La pratique la plus courue et qui va d’ailleurs au-delà du cas posé par la traversée du fleuve, c’est la négociation des tarifs des transports collectifs. On « propose » un prix en-dessous des tarifs habituels ou homologués jusqu’à ce qu’on trouve l’opérateur qui accepte de transporter pour ce prix. Si la pratique permet des économies, elle oblige à de plus longues attentes. De plus, la négociation n’a cours qu’avec les artisans (taxi, bendskin, minibus/cargo, clandestin). Autant dire que l’interdiction des taxis et des moto-taxis a réduit la marge de manœuvre en la matière.
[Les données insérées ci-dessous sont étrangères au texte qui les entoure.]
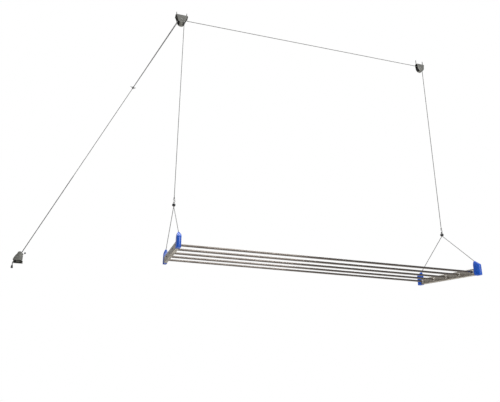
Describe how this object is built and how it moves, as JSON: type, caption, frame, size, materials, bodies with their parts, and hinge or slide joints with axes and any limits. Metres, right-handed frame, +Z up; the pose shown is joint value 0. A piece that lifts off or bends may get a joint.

Certains habitants interrogés affirment se lever plus tôt ou rentrer plus tard afin d’éviter les heures de restriction de circulation sur le pont. Une jeune fille habitant Besseke et inscrite au lycée de Deïdo se lève à 5h00 pour traverser en taxi. Une étudiante domiciliée à Bonambappe, lorsqu’elle se rend sur la rive gauche : « j’attends une fois 21h00 parce que je peux emprunter le taxi ». Mais on peut se lever plus tôt et rentrer plus tard sans pour autant chercher à éviter la restriction. Il s’agit pour l’essentiel de conséquences des arbitrages coût/temps : les économies se font au détriment de la durée du déplacement et pour faire face au rallongement des temps de parcours, on avance l’heure du départ. C’est le cas pour ce jeune artisan domicilié à Ndobo qui veut prendre le bus à Cebec :« Oh ! Pour nous déplacer, souvent, on sort tôt le matin pour aller attendre le bus ». Parfois, les usagers des transports collectifs avancent leur déplacement avant les heures de pointe du matin ou le reculent après les heures de pointe du soir pour contourner les difficultés de la traversée.

Notes
75.

Frapper signifie, en langage courant, marcher.